(Work to be completed) From the listing below, extract every line containing "hinge".

(Data for this task)
+ + + +
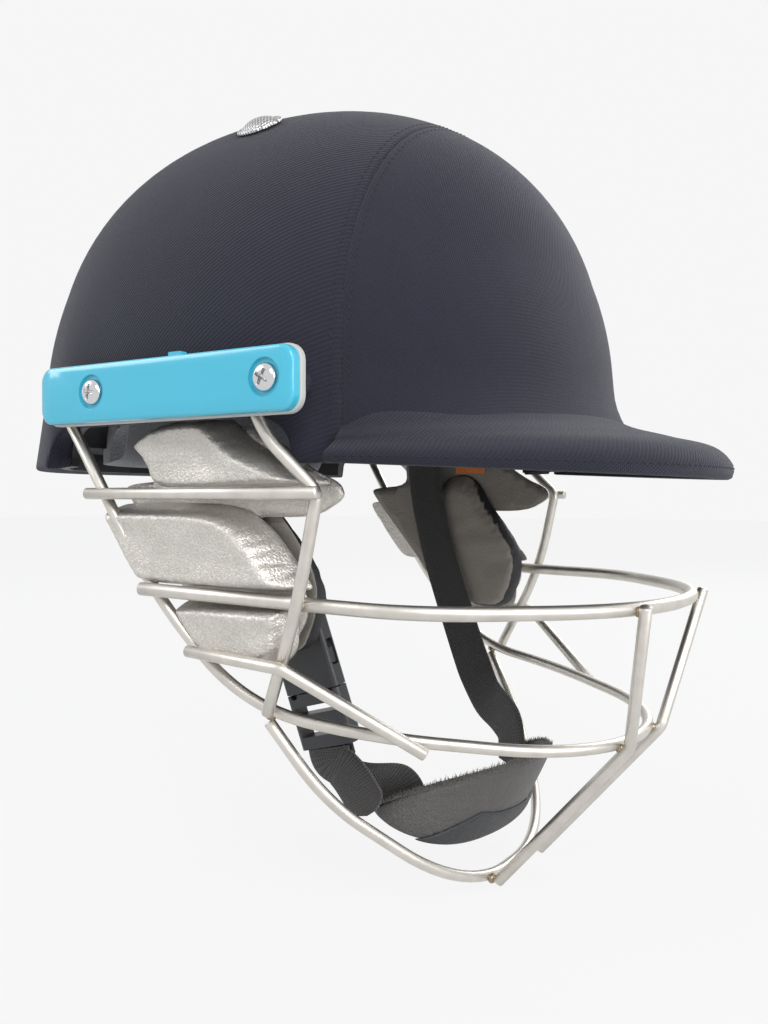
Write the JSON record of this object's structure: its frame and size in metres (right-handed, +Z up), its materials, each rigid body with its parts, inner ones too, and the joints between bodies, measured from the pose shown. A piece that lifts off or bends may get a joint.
+ + + +
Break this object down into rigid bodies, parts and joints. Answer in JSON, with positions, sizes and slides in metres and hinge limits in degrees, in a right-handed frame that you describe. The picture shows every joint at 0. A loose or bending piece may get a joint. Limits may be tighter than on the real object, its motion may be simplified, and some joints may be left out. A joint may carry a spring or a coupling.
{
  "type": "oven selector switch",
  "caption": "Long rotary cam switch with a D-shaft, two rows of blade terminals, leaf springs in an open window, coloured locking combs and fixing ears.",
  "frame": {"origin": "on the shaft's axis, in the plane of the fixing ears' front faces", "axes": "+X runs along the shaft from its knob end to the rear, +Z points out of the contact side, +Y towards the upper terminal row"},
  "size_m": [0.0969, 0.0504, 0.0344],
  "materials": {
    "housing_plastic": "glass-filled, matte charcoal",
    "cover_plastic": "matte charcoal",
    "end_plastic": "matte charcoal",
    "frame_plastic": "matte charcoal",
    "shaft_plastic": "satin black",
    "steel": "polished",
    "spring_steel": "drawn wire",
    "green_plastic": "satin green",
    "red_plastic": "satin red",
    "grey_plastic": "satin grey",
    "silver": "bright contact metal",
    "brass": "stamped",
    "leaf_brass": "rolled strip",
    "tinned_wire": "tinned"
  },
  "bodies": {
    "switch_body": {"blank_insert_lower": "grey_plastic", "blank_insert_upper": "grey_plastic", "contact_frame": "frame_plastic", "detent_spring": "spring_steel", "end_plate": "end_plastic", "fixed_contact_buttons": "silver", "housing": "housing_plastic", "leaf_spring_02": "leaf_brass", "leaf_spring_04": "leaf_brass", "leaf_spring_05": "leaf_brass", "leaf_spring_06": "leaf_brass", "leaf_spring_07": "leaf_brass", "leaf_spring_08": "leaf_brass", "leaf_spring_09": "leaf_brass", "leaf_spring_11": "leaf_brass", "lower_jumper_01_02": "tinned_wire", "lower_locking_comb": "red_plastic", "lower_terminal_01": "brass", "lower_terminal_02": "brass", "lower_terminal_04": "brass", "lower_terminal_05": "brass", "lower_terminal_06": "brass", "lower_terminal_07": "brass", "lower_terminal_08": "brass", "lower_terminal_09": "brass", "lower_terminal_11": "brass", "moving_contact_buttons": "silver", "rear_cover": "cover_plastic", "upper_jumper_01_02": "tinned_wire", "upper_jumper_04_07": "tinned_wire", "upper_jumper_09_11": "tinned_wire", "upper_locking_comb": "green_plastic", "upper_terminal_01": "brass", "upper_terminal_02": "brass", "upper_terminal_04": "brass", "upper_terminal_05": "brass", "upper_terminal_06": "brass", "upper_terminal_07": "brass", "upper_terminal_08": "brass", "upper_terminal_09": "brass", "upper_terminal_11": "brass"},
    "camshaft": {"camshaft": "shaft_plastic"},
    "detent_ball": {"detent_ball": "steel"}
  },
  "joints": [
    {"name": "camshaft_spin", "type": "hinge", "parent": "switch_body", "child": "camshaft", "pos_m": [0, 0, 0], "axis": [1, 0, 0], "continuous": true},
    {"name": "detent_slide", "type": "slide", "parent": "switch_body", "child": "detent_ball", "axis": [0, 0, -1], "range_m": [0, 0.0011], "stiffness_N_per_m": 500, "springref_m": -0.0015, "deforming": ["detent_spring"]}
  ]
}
+ + + +
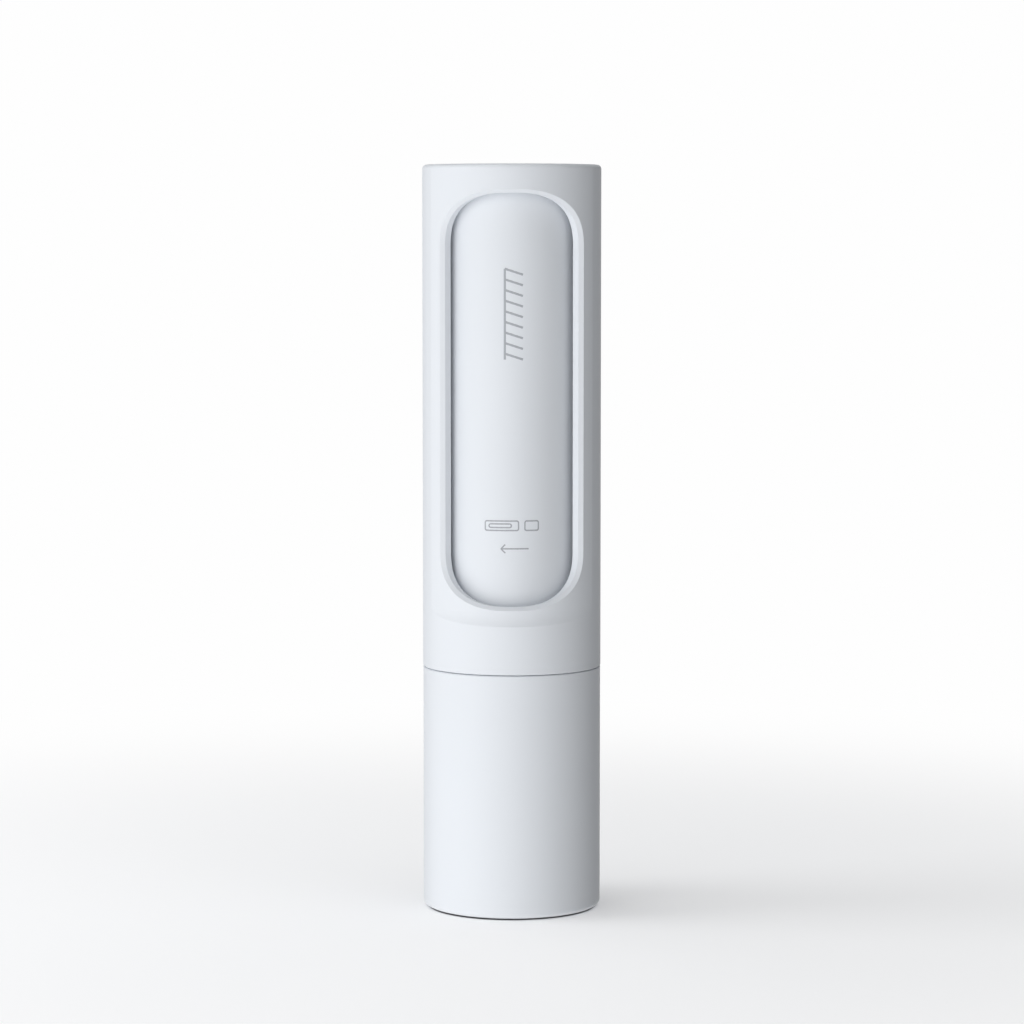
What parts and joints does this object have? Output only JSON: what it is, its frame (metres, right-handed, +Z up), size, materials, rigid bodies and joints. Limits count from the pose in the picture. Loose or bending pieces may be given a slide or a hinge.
+ + + +
(Response to the exercise)
Break this object down into rigid bodies, parts and joints. Answer in JSON, with positions, sizes and slides in metres and hinge limits in degrees, in a right-handed frame that you describe. The picture shows every joint at 0. A loose or bending piece may get a joint. Limits may be tighter than on the real object, its motion may be simplified, and some joints may be left out. A joint may carry a spring or a coupling.
    {"name": "camshaft_spin", "type": "hinge", "parent": "switch_body", "child": "camshaft", "pos_m": [0, 0, 0], "axis": [1, 0, 0], "continuous": true},
What parts and joints does this object have? Output only JSON: what it is, its frame (metres, right-handed, +Z up), size, materials, rigid bodies and joints. Limits count from the pose in the picture. Loose or bending pieces may be given a slide or a hinge.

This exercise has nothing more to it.